Prof. Victor C.M. Leung

The University of British Columbia, Canada

Video Game as a Service - Cloud Computing Enabled Video Gaming Anywhere on Any Device

There is a growing demand by consumers to access their digital entertainments, which are increasingly cloud-based, whenever and wherever they have access to networks of diverse characteristics, and using whatever devices they have in their hands. To address this diversity, we have embarked on a project is to develop design methodologies and enabling technologies to support “play anywhere on any device, pause and resume on any device” capabilities in next-generation cloud-based video games. In particular, scalable and ubiquitous computing resources in the cloud can enable sophisticated video games to be played on mobile devices that have limited processing and storage capacities. In this talk, we start with an overview of the general characteristics of mobile cloud computing and related research issues. We propose a cloud-based video game system with cooperative video sharing over a secondary ad hoc wireless network. Experimental results show that the expected server transmission rate can be significantly reduced compared to the conventional video encoding schemes for cloud games. We conclude with a discussion on our ongoing research to develop a cognitive framework that will provide “video game as a service” to players using a variety of devices to access computer games in the cloud over different wireless and wireline networks with diverse quality of service characteristics.
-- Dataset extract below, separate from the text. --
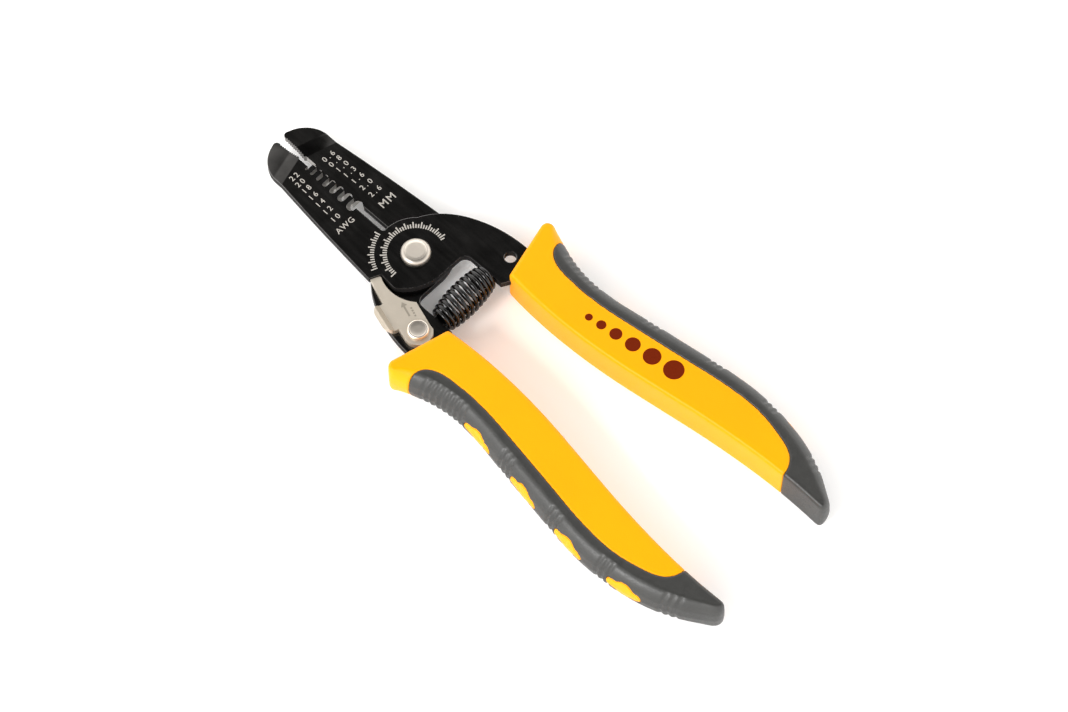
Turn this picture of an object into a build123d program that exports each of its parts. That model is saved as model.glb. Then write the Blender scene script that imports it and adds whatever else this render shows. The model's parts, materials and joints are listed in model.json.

Biography of Victor C.M. Leung

Dr. Victor Leung is a Professor of Electrical and Computer Engineering and holder of the TELUS Mobility Research Chair at the University of British Columbia. He has contributed some 700 technical papers and book chapters in the areas of wireless networks and mobile systems. He was a Distinguished Lecturer of the IEEE Communications Society. He has been serving on the editorial boards of the IEEE Wireless Communications Letters and several other journals. Previously, he has served on the editorial boards of the IEEE Transactions on Computers, Vehicular Technology and Wireless Communications, and the IEEE Journal on Selected Areas in Communications. He has contributed to the organizing and technical program committees of numerous conferences, in a leadership role in many cases. Dr. Leung was a winner of the 2012 UBC Killam Research Prize, and the IEEE Vancouver Section Centennial Award. He is a Fellow of IEEE, a Fellow of the Royal Society of Canada, a Fellow of the Canadian Academy of Engineering, and a Fellow of the Engineering Institute of Canada.